Reviews on Listing

  • This is the first plant medicine retreat I’ve been to.
    This is a really long review.
    In short: I needed the community and leaders to expose myself through the medicine.
    I think the medicine was actually strong enough but I reacted to it differently than I ever have to any psychedelics in the past because I felt safe, loved, accepted.
    I got the reparenting that I needed and the feeling of acceptance from the community.
    My intention was to quit substances but underlying that was to actually to feel safe and connected around people.
    That’s exactly what I got.
    I couldn’t be more grateful.
    ….

    I was referred to Ayahuasca by my cousin and talk therapist because I felt my problem was with substances.
    But the source of that problem was feeling unsafe with people.
    My cousin said it was from all the past trauma in my dad’s side of the family.

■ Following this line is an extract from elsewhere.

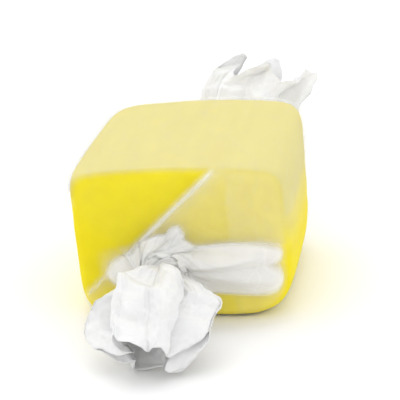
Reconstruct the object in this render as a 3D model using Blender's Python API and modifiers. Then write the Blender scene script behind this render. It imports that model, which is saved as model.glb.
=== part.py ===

He had CPTSD and Ayahuasca saved his life.
    He said he saw all of his childhood and the abuse he went through.
    I saw the change in him. He grew to love himself and started sharing that compassion with me.

    My substance use wasn’t the core of the problem.
    It was masking my fear of being accepted, doing things “right”, feeling cared for, learning to ask for what I need. Feeling like an outsider, alone, trying to save the world from because of the sadness I felt in my own broken heart.

    My intention was actually to feel safe and accepted, included, and heard. Especially with all the fears, emotions and pain that I have been hiding for so long.

    I needed and will always need community. I have never felt so loved and free to release what’s inside me.
    I needed the space of safety and love that Sonia And Emeline created for us.
    What they created was an energy that we all shared as a group.
    At first I was going to ask for a private session with Emeline since she is so qualified and kind.
    I ended up getting so much more because my specific need was to feel SAFE with people.
    To put myself in the circle instead of the outsider looking in.
    Emeline and Sonia helped me identify and heal the underlying need.
    And the community of people that they selected was so energetically accepting it multiplied the healing.
    I was scared to be around people as my natural self before.
    We’ve always had our mission at my yoga studio:
    “To create a community of self-love and well-being”…
    I have and even stronger desire to create an accepting, loving, authentic community.

    It was reparenting. Even while I’m helping my birth parents and putting myself in this challenging place, I feel strong enough and cared for enough to defend myself without externals.